Silencios
Me dicen que a medio camino entre el museo y la
playa está la casita del viejo, pero que ni se me ocurra tocarle la
puerta. Asiento con obediencia mientras guardo la foto y la dirección
exacta que me anotaron. Procuro no levantar sospechas. Me detengo un
rato en la plaza para asegurarme que nadie me siga y alcanzo a ver que
en la casa del viejo está encendida la luz trasera del patio.

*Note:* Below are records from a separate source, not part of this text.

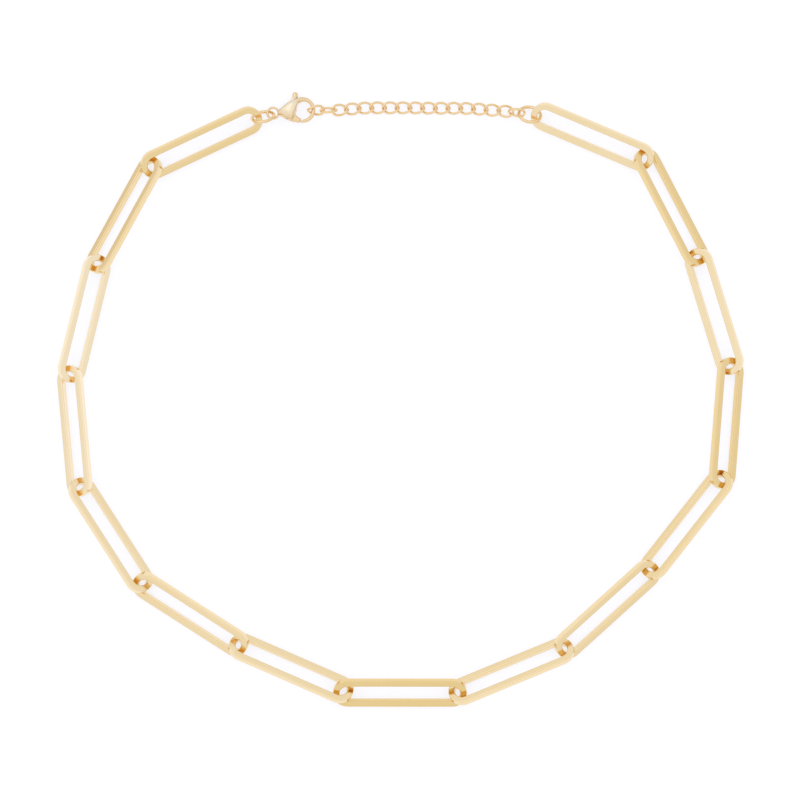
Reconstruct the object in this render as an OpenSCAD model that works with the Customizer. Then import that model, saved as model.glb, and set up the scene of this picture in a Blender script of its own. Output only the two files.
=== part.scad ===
// Paperclip chain necklace: fifteen long links of square wire, a curb extender
// chain and a lobster clasp, lying fastened on a table. Millimetres. X runs to
// the right of the view, Y runs away from the viewer, Z is up from the table.

/* [Paperclip links] */
// outer length of one paperclip link
link_l = 29; // [27:0.5:31]
// outer width of one paperclip link
link_w = 6.4; // [6:0.1:7]
// side of the square wire
link_t = 1.4; // [1.2:0.05:1.5]
// rounding of the wire's edges
link_edge = 0.2; // [0.1:0.05:0.3]
// how far two neighbouring links slide together from tight
joint_play = 1.2; // [1:0.1:1.4]

/* [Jump rings] */
// outer diameter of a jump ring
ring_d = 5.65; // [5.4:0.05:6]
// wire of a jump ring
ring_t = 0.76; // [0.6:0.02:0.84]

/* [Extender chain] */
// outer length of one curb link
curb_l = 4.05; // [3.8:0.05:4.4]
// outer width of one curb link
curb_w = 2.95; // [2.8:0.05:3.2]
// wire of a curb link
curb_t = 0.55; // [0.45:0.05:0.6]
// clearance between the wires of two curb links
curb_gap = 0.13; // [0.1:0.01:0.2]

/* [Clasp] */
// from the middle of the eye to the far side of the hook
clasp_l = 9.4; // [8.9:0.05:9.8]
// height of the hook across the clasp
clasp_w = 5.85; // [5.6:0.05:6.1]
// thickness of the body at its belly
clasp_t = 3; // [2.8:0.1:3.2]
// outer diameter of the eye
eye_d = 3; // [2.85:0.05:3.15]
// wire of the eye
eye_t = 0.52; // [0.46:0.02:0.58]
// thickness of the lever between the body's cheeks
lever_t = 0.9; // [0.8:0.05:1]
// clearance around the lever
lever_gap = 0.12; // [0.1:0.01:0.15]
// diameter of the thumb knob
knob_d = 1.28; // [1.1:0.02:1.3]
// height of the thumb knob over the body
knob_h = 1.25; // [1:0.05:1.5]
// diameter of the pivot pin
pin_d = 0.6; // [0.5:0.05:0.7]
// clearance around the pivot pin
pin_gap = 0.05; // [0.03:0.01:0.08]

/* [Hidden] */
GOLD = [0.93, 0.8, 0.58];

// Where the middle of the clasp's jump ring lies on the table, in link lengths.
LAY_AT = [-1.0487, 2.1372] * link_l;

// The route of the paperclip chain, one row a link from the clasp's side round
// to the extender's: heading in degrees, rise of the outer bar over the inner
// one as a share of the wire, and at the joint after it the slide and the
// sideways shift as shares of the play.
HEADING = 0; RISE = 1; SLIDE = 2; SHIFT = 3;
CHAIN = [
    [205.8, 1.94,  1.24, 0],
    [242.2, -1.98, 1.12, -0.06],
    [257.2, 2,     0.86, 0.22],
    [276.1, -1.98, 1.04, -0.04],
    [303.3, 2,     0.94, -0.06],
    [327.7, -2.04, 1.06, 0.08],
    [336.7, 1.9,   1.24, 0.3],
    [360,   -1.82, 0.94, 0.12],
    [382.3, 2,     0.8,  -0.22],
    [401.9, -1.82, 0.66, 0.02],
    [411.5, 2.04,  0.94, 0.04],
    [444.8, -1.78, 0.84, 0.02],
    [466.3, 1.94,  0.92, -0.06],
    [476.6, -1.82, 1.08, -0.26],
    [516.6, 2.04,  0,    0]];

// The route of the extender, one row a link from the hook to the jump ring:
// heading, roll and twist to one side in degrees, and the slide together at
// the joint after it as a share of the wire.
ROLL = 1; TWIST = 2; SLIP = 3;
CURB = [
    [1.5,  52.5, 29, 0.01],
    [1,    -56, 6, 0.46],
    [5,    -5, 43, 0],
    [6,    0,   40, 0],
    [2,    0,   40, 0],
    [0,    0,   40, 0],
    [0,    0,   40, 0],
    [0,    0,   40, 0],
    [-1,   0,   40, 0],
    [-1,   0,   40, 0],
    [0,    0,   40, 0],
    [0,    0,   40, 0],
    [-2,   0,   40, 0],
    [-5,   0,   40, 0],
    [-4.5, 5,   40, 0],
    [-7,   20,  40, 0.5],
    [-9,   64,  10, 0]];

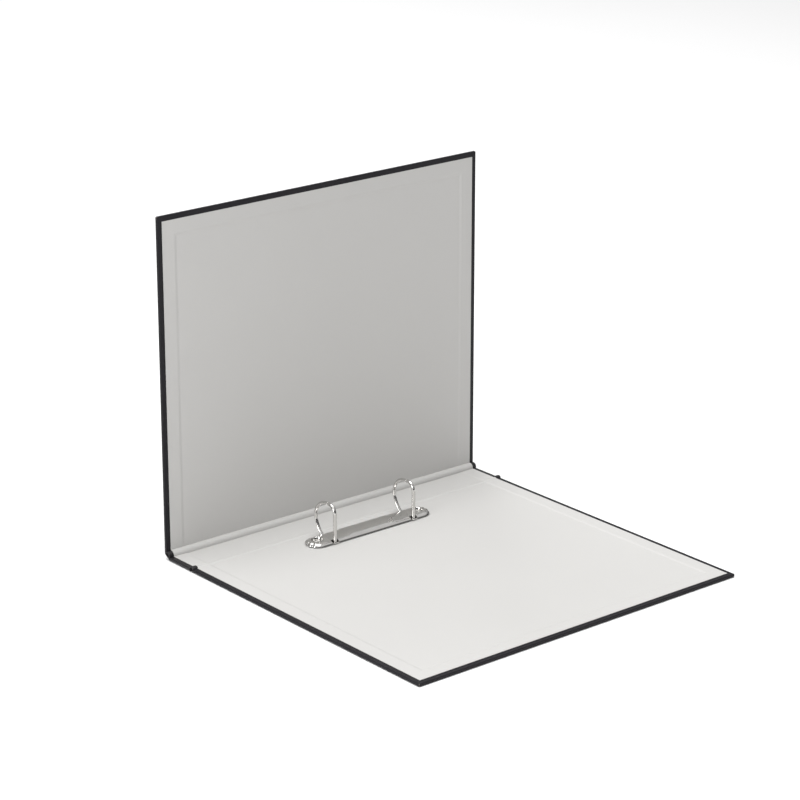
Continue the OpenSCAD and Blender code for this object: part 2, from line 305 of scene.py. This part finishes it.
linen = Finish("black_linen_paper", {"Coat Weight": 0.02, "Coat Roughness": 0.3, "Specular IOR Level": 0.2})
across = linen.y + linen.z
drift = linen.noise(500, 3)
warp = linen.maths("SINE", (linen.x + drift * 0.00035) * (2 * math.pi / 0.00052))
weft = linen.maths("SINE", (across + drift * 0.00035) * (2 * math.pi / 0.00047))
slubs = linen.noise(900, 3, (5, 1, 1)) + linen.noise(900, 3, (1, 5, 5))
rub = linen.step(linen.noise(35, 4), 0.55, 0.8)
linen.wear(
    linen.mix(slubs * 0.5, (0.006, 0.0055, 0.0075, 1), (0.017, 0.0155, 0.019, 1)),
    0.40 + slubs * 0.09 - rub * 0.04,
    warp * weft * 0.5 + slubs * 0.8, 0.00005,
)

cover_points, cover_faces = wrapped_cover()
for name, body, turned in (("back", "back_cover", flat_pose), ("front", "front_cover", standing)):
    paper = make_piece(
        name + "_cover_paper", turned(cover_points), cover_faces, linen,
        [name + "_covering"], PAPER_T,
    )
    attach(paper, body)

# ---- Lining ----
# A sheet of pale paper is glued over the inside of each panel, a few millimetres in from
# the free edges. It steps down where the turned-in covering ends, which shows faintly.

BORDER, LINING_T, STEP_W = 4.3, 0.25, 3.2
SPINE_NEAR, SPINE_FAR = (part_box("spine_board")[side][1] / MM - HINGE_Y for side in (0, 1))


def smooth(value, low, high):
    """0 below low, 1 above high, and smooth between."""
    share = np.clip((value - low) / (high - low), 0, 1)
    return share * share * (3 - 2 * share)


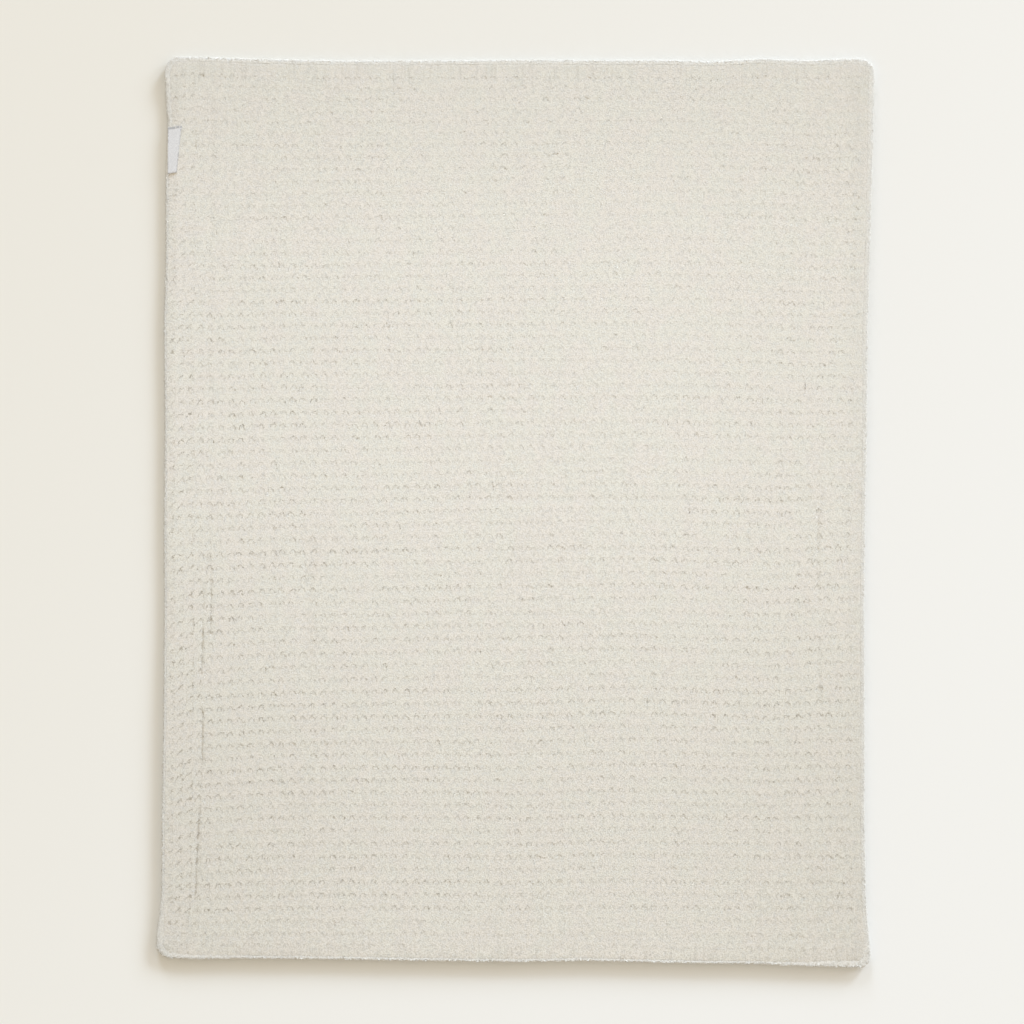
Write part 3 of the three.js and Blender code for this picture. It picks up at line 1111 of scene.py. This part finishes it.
@dataclass(frozen=True)
class Waffle:
    """The waffle of the face: sunken cells between ridges, in rows that sag across the cloth."""

    rows: int = 71
    columns: int = 68
    across_lines: tuple[float, ...] = (0.0, 0.23, 0.5, 0.77)
    across_dip: tuple[float, ...] = (0.0, 0.80, 1.0, 0.80)
    across_arch: tuple[float, ...] = (0.26, 0.11, 0.0, 0.11)
    down_lines: tuple[float, ...] = (0.0, 0.15, 0.32, 0.62)
    down_dip: tuple[float, ...] = (0.0, 0.12, 1.0, 0.55)
    down_arch: tuple[float, ...] = (0.0, 1.0, 1.0, 0.5)
    end_lines: tuple[float, ...] = (0.2, 0.4, 0.65, 1.0)
    folds: tuple[FineColumns, ...] = (
        FineColumns(2.8125, 4.8125, 0.0625),
        FineColumns(63.0, 64.0, 0.125),
    )
    fold_place: float = -0.338
    sag_heights: tuple[tuple[str, float], ...] = (
        ("foot", -0.442),
        ("near_foot", -0.323),
        ("lower", -0.190),
        ("middle", 0.0),
        ("upper", 0.165),
        ("head", 0.360),
    )

    def row_place(self, row: Array) -> Array:
        """Places up the rectangle of row numbers, whole on each ridge."""
        return along(ROWS, row, "value")

    def sag(self, u: Array, v: Array) -> Array:
        """How far the rows hang at a place, down to nothing at the two ends.

        Args:
            u: Places across the rectangle.
            v: Places up it.

        Returns:
            The distances.
        """
        names, heights = zip(*self.sag_heights)
        end = OUTLINE.length / 2
        hang = along(STRIP_SLOPE, v, "value") * np.maximum(0, self.fold_place - u)
        for name in names:
            near = [float(name == other) for other in names]
            weight = np.interp(v, (-end, *heights, end), (0.0, *near, 0.0))
            hang = hang + along(ROW_SAG, u, name) * weight
        return hang

    def lines(self) -> tuple[Array, Array]:
        """Column and row numbers of the mesh's lines across and down.

        Returns:
            The column numbers and the row numbers, both rising.
        """
        columns = np.add.outer(np.arange(self.columns), self.across_lines).ravel()
        rows = np.add.outer(np.arange(self.rows - 1), self.down_lines).ravel()
        ends = np.array(self.end_lines)
        fold = np.concatenate([np.arange(*run) for run in self.folds])
        clear = np.abs(fold[:, None] - columns[None]).min(axis=1) > self.folds[0].step / 3
        columns = np.sort(np.concatenate([columns, [self.columns], fold[clear]]))
        return columns, np.concatenate([-ends[::-1], rows, [self.rows - 1], self.rows - 1 + ends])


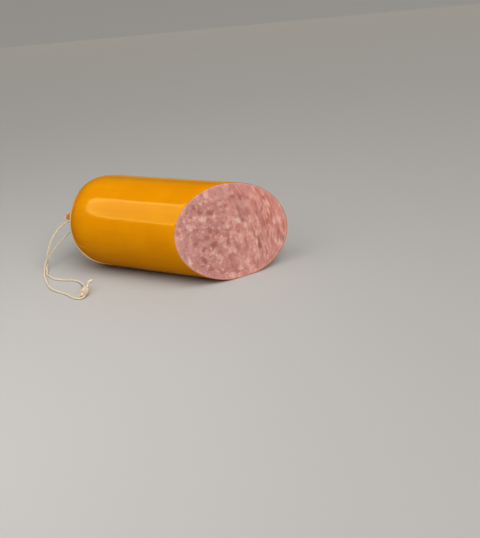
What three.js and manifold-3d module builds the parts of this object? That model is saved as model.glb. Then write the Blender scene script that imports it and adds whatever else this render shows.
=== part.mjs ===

El silencio lo llena todo, las olas y las gaviotas son parte del arrullo sonoro que mece al pueblo cada noche, y la gente ya empieza a cerrar la jornada.
Quedan pocas luces.
Me envalentono con un poco de whisky y salgo al inevitable encuentro
con mi padre. Son casi treinta años de desencuentros y silencios. Pero
la enfermedad me sigue como perro hambriento, y ya es hora de que mi
secreto tenga -al menos- un corazón más en el cual guarecerse.
Toco
con decisión la puerta añosa y húmeda de tanto mar. Nadie atiende.
Insisto impaciente. Escucho entonces unos pasos y de repente una cabeza
llena de canas y arrugas apenas asoma tras el pequeño ángulo que permite
la cadena.
Me doy cuenta que no me reconoce. No dice nada y me mira
de arriba a abajo, con el ceño fruncido. Tengo tiempo para tomar muchas
decisiones en ese pequeño instante.
Sin dejar de mirarme -ni
pronunciar palabra- va cerrando lentamente la puerta hasta que la vieja
madera otra vez nos divide, esta vez para siempre.
Suena el mar incesante. Me gana la tristeza de toda una vida y decido alejarme.
Apenas escucho su caminar en el interior de la casa y algún ruido de ollas y cubiertos.
El sol se pone, la arena ya espera mis pasos.